Following this, the integral of a function $f(\textbf{r})$ on T is

$\int_{T} f(\textbf{r}) \ ds = 2A \int_{0}^{1} \int_{0}^{1 - \lambda_{2}} f(\lambda_{1} \textbf{v}_{1} + \lambda_{2} \textbf{v}_{2} + (1 - \lambda_{1} - \lambda_{2}) \textbf{v}_{3}) \ d\lambda_{1} \ d\lambda_{2} \,$

Note that the above has the form of a linear interpolation. Indeed, area coordinates will also allow us to perform a linear interpolation at all points in the triangle if the values of the function are known at the vertices.
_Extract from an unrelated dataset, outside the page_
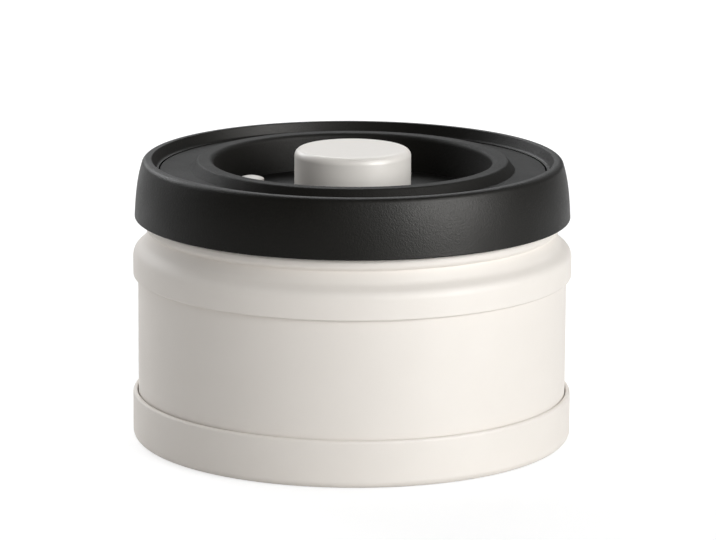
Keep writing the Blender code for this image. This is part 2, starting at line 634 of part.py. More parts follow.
def build_piston(finish, parent):
    """Piston with a groove for its seal, a snap collar for the button and a tower that houses the spring."""
    rim = bore_radius - PISTON_CLEARANCE
    groove = rim - SEAL_DEPTH
    collar = button_bore - SEAT_GAP
    web_top = piston_bottom + PISTON_WEB
    collar_top = piston_top + COLLAR_RISE
    corners = [
        (0, tower_top, 0), (tower_radius, tower_top, TOWER_FILLET), (tower_radius, web_top, 0),
        (collar - SNAP_WALL, web_top, 0), (collar - SNAP_WALL, collar_top, 0), (collar, collar_top, 0),
        (collar, piston_top, 0), (rim, piston_top, 0), (rim, piston_top - PISTON_RIM, 0),
        (groove, piston_top - PISTON_RIM, 0), (groove, piston_bottom + PISTON_RIM, 0),
        (rim, piston_bottom + PISTON_RIM, 0), (rim, piston_bottom, 0), (tower_bore, piston_bottom, 0),
        (tower_bore, tower_ceiling, 0), (0, tower_ceiling, 0),
    ]
    piston = turned_piece("piston", rounded(corners), PUMP_SIDES, finish, parent)
    cut_ports(piston, tower_top, TOWER_WALL)


def build_piston_seal(finish, parent):
    """Ring in the piston's groove, notched below so that two lips spread."""
    inner = bore_radius - PISTON_CLEARANCE - SEAL_DEPTH + SEAT_GAP
    outer = bore_radius - SEAT_GAP
    low = piston_bottom + PISTON_RIM + SEAT_GAP
    high = piston_top - PISTON_RIM - SEAT_GAP
    middle = (inner + outer) / 2
    notch = low + SEAL_NECK_SHARE * (high - low)
    outline = [(inner, low), (middle, notch), (outer, low), (outer, high), (inner, high)]
    turned_piece("piston_seal", outline, PUMP_SIDES, finish, parent)


def build_valve(name, seat, wall, finish, parent):
    """One of the two umbrella valves."""
    turned_piece(name, umbrella_outline(seat, wall), SMALL_SIDES, finish, parent)


# Air release

def build_vent_button(finish, parent):
    """Small button with a shallow dome, a flange under the well and a socket for its stem."""
    top = well_floor + VENT_RISE
    sphere = (VENT_RADIUS ** 2 + VENT_DOME ** 2) / (2 * VENT_DOME)
    reach = math.asin(VENT_RADIUS / sphere)
    outline = []
    for step in range(VENT_DOME_STEPS + 1):
        angle = reach * step / VENT_DOME_STEPS
        outline.append((sphere * math.sin(angle), top - sphere * (1 - math.cos(angle))))
    socket = VENT_STEM_RADIUS + SEAT_GAP
    socket_top = vent_flange_bottom + VENT_SOCKET_DEPTH
    outline += [
        (VENT_RADIUS, vent_flange_top), (vent_flange, vent_flange_top), (vent_flange, vent_flange_bottom),
        (socket, vent_flange_bottom), (socket, socket_top), (0, socket_top),
    ]
    turned_piece("vent_button", outline, SMALL_SIDES, finish, parent)


def build_vent_stem(finish, parent):
    """Pin from the button down through the plug, with a head that holds the seal."""
    top = vent_flange_bottom + VENT_SOCKET_DEPTH - SEAT_GAP
    head_top = vent_seal_bottom - SEAT_GAP
    head = VENT_STEM_RADIUS + VENT_STEM_HEAD_REACH
    outline = [
        (0, top), (VENT_STEM_RADIUS, top), (VENT_STEM_RADIUS, head_top), (head, head_top),
        (head, head_top - VENT_STEM_HEAD), (0, head_top - VENT_STEM_HEAD),
    ]
    turned_piece("vent_stem", outline, HOLE_SIDES, finish, parent)


def build_vent_seal(finish, parent):
    """Soft ring on the stem that closes the hole in the plug from below."""
    inner = VENT_STEM_RADIUS + SEAT_GAP
    outer = inner + VENT_SEAL_REACH
    outline = [
        (inner, vent_seal_bottom), (outer, vent_seal_bottom), (outer, vent_seal_top - VENT_SEAL_CHAMFER),
        (outer - VENT_SEAL_CHAMFER, vent_seal_top), (inner, vent_seal_top),
    ]
    turned_piece("vent_seal", outline, SMALL_SIDES, finish, parent)


# Springs

def spring_points(radius, wire, turns, low, high):
    """Points of a helix whose first and last turns lie close, and whose other turns share the rest."""
    start = low + wire
    travel = high - low - 2 * wire
    end_pitch = 2 * wire + END_TURN_SPACE
    pitch = (travel - 2 * end_pitch) / (turns - 2)
    points = []
    for step in range(turns * SPRING_TURN_POINTS + 1):
        turn = step / SPRING_TURN_POINTS
        open_turns = min(max(turn - 1, 0), turns - 2)
        end_turns = turn - open_turns
        angle = 2 * math.pi * turn
        points.append((radius * math.cos(angle), radius * math.sin(angle),
                       start + end_turns * end_pitch + open_turns * pitch))
    return points


def least_gap(points, wire):
    """Smallest space between a helix's wire and itself, between points half a turn or more apart."""
    apart = SPRING_TURN_POINTS // 2
    pairs = [(here, there) for index, here in enumerate(points) for there in points[index + apart:]]
    return min(math.dist(here, there) for here, there in pairs) - 2 * wire


def build_spring(name, radius, wire, turns, low, high, finish, parent):
    """Compression spring: one unbroken round wire."""
    points = spring_points(radius, wire, turns, low, high)
    curve = bpy.data.curves.new(name, "CURVE")
    curve.dimensions = "3D"
    curve.bevel_depth = wire
    curve.bevel_resolution = 1
    curve.use_fill_caps = True
    curve.materials.append(finish)
    spline = curve.splines.new("POLY")
    spline.points.add(len(points) - 1)
    for point, place in zip(spline.points, points):
        point.co = (*place, 1)
    made = bpy.data.objects.new(name, curve)
    bpy.context.collection.objects.link(made)
    made.parent = parent
    print(f"{name}: least gap between turns {least_gap(points, wire) * 1000:.2f} mm")


def build():
    """The whole canister: the can, the lid that lifts off it, the pump and the air release in the lid."""
    for old in list(bpy.data.objects):
        bpy.data.objects.remove(old, do_unlink=True)

    coated = material("coated_steel", (0.80, 0.775, 0.745), 0.45)
    steel = material("brushed_steel", (0.62, 0.61, 0.59), 0.32, 1.0)
    black = material("black_plastic", (0.022, 0.021, 0.020), 0.52)
    inner_plastic = material("inner_plastic", (0.055, 0.054, 0.052), 0.5)
    white = material("white_gloss_plastic", (0.83, 0.80, 0.765), 0.16)
    silicone = material("grey_silicone", (0.33, 0.33, 0.32), 0.6)
    wire = material("spring_steel", (0.56, 0.56, 0.57), 0.25, 1.0)

    can = empty("can")
    lid = empty("lid_lift_axis")
    pump = empty("pump_press_axis", parent=lid)
    vent_guide = empty("vent_guide", vent_place, lid)
    vent = empty("vent_press_axis", vent_place, lid)

    build_body_tube(coated, can)
    build_base_cap(coated, can)
    build_base_pad(silicone, can)
    build_top_collar(coated, can)
    build_inner_cup(steel, can)

    build_lid_rim(black, lid)
    build_lid_top(black, lid)
    build_lid_plug(inner_plastic, lid)
    build_lid_gasket(silicone, lid)
    build_lid_screws(steel, lid)
    build_pump_cylinder(inner_plastic, lid)
    build_cylinder_washer(silicone, lid)
    build_filter_screen(steel, lid)
    build_valve("inlet_valve", cylinder_floor, CYLINDER_FLOOR, silicone, lid)
    build_spring("pump_spring", pump_spring_radius, PUMP_SPRING_WIRE, PUMP_SPRING_TURNS,
                 cylinder_floor + SEAT_GAP, tower_ceiling - SEAT_GAP, wire, lid)
    build_spring("vent_spring", vent_spring_radius, VENT_SPRING_WIRE, VENT_SPRING_TURNS,
                 vent_tube_top + SEAT_GAP, vent_flange_bottom - SEAT_GAP, wire, vent_guide)

    build_pump_button(white, pump)
    build_piston(inner_plastic, pump)
    build_piston_seal(silicone, pump)
    build_valve("outlet_valve", tower_top, TOWER_WALL, silicone, pump)

    build_vent_button(white, vent)
    build_vent_stem(steel, vent)
    build_vent_seal(silicone, vent)


build()
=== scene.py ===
import json
import math

import bpy
import numpy as np
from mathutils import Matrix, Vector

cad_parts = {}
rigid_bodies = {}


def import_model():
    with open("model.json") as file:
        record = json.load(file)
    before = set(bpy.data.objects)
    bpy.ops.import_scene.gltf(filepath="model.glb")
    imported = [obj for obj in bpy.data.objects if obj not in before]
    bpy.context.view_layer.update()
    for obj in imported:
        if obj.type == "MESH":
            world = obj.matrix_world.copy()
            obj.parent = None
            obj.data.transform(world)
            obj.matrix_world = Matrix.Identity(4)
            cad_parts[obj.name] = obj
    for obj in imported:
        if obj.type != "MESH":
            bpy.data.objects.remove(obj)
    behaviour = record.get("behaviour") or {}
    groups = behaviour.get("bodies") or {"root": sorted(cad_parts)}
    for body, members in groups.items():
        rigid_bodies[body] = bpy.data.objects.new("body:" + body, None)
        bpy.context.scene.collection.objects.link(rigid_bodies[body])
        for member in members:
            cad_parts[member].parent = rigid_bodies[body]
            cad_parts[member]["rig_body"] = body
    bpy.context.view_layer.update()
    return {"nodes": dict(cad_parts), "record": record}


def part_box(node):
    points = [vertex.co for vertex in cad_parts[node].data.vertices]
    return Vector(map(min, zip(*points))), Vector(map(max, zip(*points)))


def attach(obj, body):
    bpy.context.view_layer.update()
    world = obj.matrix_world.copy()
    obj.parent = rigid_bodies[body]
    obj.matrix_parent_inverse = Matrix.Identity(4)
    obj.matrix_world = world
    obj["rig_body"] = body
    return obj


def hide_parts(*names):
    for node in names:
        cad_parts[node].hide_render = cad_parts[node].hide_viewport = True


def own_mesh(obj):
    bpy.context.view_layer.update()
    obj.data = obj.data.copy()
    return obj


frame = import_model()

scene = bpy.context.scene
slotOf = {row["node"]: row["material_slot"] for row in frame["record"]["subparts"]}
mm = 0.001


# Camera and studio

cameraValues = {
    "elevation": 12.3455,   # degrees above the horizon
    "distance": 1185.6 * mm,
    "aimHeight": 46.04 * mm,
    "lens": 216.1,
    "sensor": 36,
    "roll": 0.30,           # degrees
    "shift": (0.0081, 0.0007),
    "clipEnd": 50,
}

lampValues = {
    # azimuth from the camera to the right, elevation, width and height in metres, level, colour, and where it
    # shows: everywhere, only in shine, or only in the body of a colour
    "key": (42, 18, 1.0, 1.0, 0.575, (0.99, 1.0, 1.0), "all"),
    "side": (60, 20, 1.0, 1.0, 0.175, (0.99, 1.0, 1.0), "all"),
    "fill": (-8, 15, 1.0, 1.0, 0.042, (1.0, 0.985, 0.96), "body"),
    "gleam": (56, 24, 0.6, 2.0, 1.5, (1.0, 0.98, 0.95), "shine"),
    "lowGleam": (45, 12, 0.6, 1.0, 0.64, (1.0, 0.98, 0.95), "shine"),
    "leftBack": (-145, 28, 0.8, 0.8, 0.40, (0.97, 0.98, 0.99), "all"),
    "leftRim": (-118, 22, 0.8, 0.8, 0.15, (0.97, 0.98, 0.99), "all"),
    "rightRim": (150, 28, 0.8, 0.8, 0.04, (0.97, 0.98, 0.99), "all"),
    "backLight": (180, 38, 1.0, 1.0, 0.26, (0.96, 0.975, 0.99), "all"),
}

studioValues = {
    "lampDistance": 2.0,
    "ambient": 0.22,        # world strength
    "floorSize": 14.0,
    "floorDrop": 0.0002,
    "floorColour": (0.78, 0.775, 0.77),
    "grit": 4.0,            # millimetres
    "gritDim": 0.97,
    "floorGlow": 0.73,      # part of the floor's white that no shadow takes away
    "floorShade": 0.42,
}


def aimed(obj, place, target):
    # Turns an object's -Z towards the target.
    direction = np.subtract(target, place)
    level = math.hypot(direction[0], direction[1])
    obj.location = place
    obj.rotation_euler = (math.atan2(level, -direction[2]), 0, math.atan2(-direction[0], direction[1]))


def around(azimuth, elevation, distance, centre):
    # A place seen from the centre, with azimuth 0 towards the camera.
    azimuth, elevation = math.radians(azimuth), math.radians(elevation)
    level = distance * math.cos(elevation)
    return (centre[0] + level * math.sin(azimuth), centre[1] - level * math.cos(azimuth),
            centre[2] + distance * math.sin(elevation))


def makeCamera(v):
    data = bpy.data.cameras.new("camera")
    data.lens = v["lens"]
    data.sensor_width = v["sensor"]
    data.shift_x, data.shift_y = v["shift"]
    data.clip_end = v["clipEnd"]
    camera = bpy.data.objects.new("camera", data)
    scene.collection.objects.link(camera)
    aim = (0, 0, v["aimHeight"])
    aimed(camera, around(0, v["elevation"], v["distance"], aim), aim)
    camera.rotation_euler.rotate_axis("Z", math.radians(v["roll"]))
    scene.camera = camera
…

Given a point $\textbf{r}\,$ inside a triangle it is also desirable to obtain the area coordinates $\lambda_{1}\,$ , $\lambda_{2}\,$ and $\lambda_{3}\,$ at this point. We can write the barycentric expansion of vector $\textbf{r} = (x, y, z)\,$ in terms of the components of the triangle vertices as

$\begin{matrix} x = \lambda_{1} x_{1} + \lambda_{2} x_{2} + \lambda_{3} x_{3} \\ y = \lambda_{1} y_{1} + \lambda_{2} y_{2} + \lambda_{3} y_{3} \\ z = \lambda_{1} z_{1} + \lambda_{2} z_{2} + \lambda_{3} z_{3} \end{matrix} \,$

substituting $\lambda_{3} = 1 - \lambda_{1} - \lambda_{2}\,$ into the above gives

$\begin{matrix} x = \lambda_{1} x_{1} + \lambda_{2} x_{2} + (1 - \lambda_{1} - \lambda_{2}) x_{3} \\ y = \lambda_{1} y_{1} + \lambda_{2} y_{2} + (1 - \lambda_{1} - \lambda_{2}) y_{3} \\ z = \lambda_{1} z_{1} + \lambda_{2} z_{2} + (1 - \lambda_{1} - \lambda_{2}) z_{3} \end{matrix} \,$

Rearranging, this is

$\begin{matrix} \lambda_{1}(x_{1} - x_{3}) + \lambda_{2}(x_{2} - x_{3}) + x_{3} - x = 0 \\ \lambda_{1}(y_{1} - y_{3}) + \lambda_{2}(y_{2} - y_{3}) + y_{3} - y = 0 \\ \lambda_{1}(z_{1} - z_{3}) + \lambda_{2}(z_{2} - z_{3}) + z_{3} - z = 0 \end{matrix} \,$

solving for $\lambda_{1}\,$ and $\lambda_{2}\,$ gives us

$\lambda_{1} = \frac{B(F + I) - C(E + H)}{A(E + H) - B(D + G)} \,$

and

$\lambda_{2} = \frac{A(F + I) - C(D + G)}{B(D + G) - A(E + H)} \,$

where

$\begin{matrix} A = x_{1} - x_{3} \\ B = x_{2} - x_{3} \\ C = x_{3} - x \\ D = y_{1} - y_{3} \\ E = y_{2} - y_{3} \\ F = y_{3} - y \\ G = z_{1} - z_{3} \\ H = z_{2} - z_{3} \\ I = z_{3} - z \\ \end{matrix} \,$

Note that this formulation breaks down when A and B are equal to 0, which is an indication that the triangle is perpendicular to the x axis. In those cases, simply switch A with D, B with E, C with F, and the equations for $λ 1$ and $λ 2$ will still work.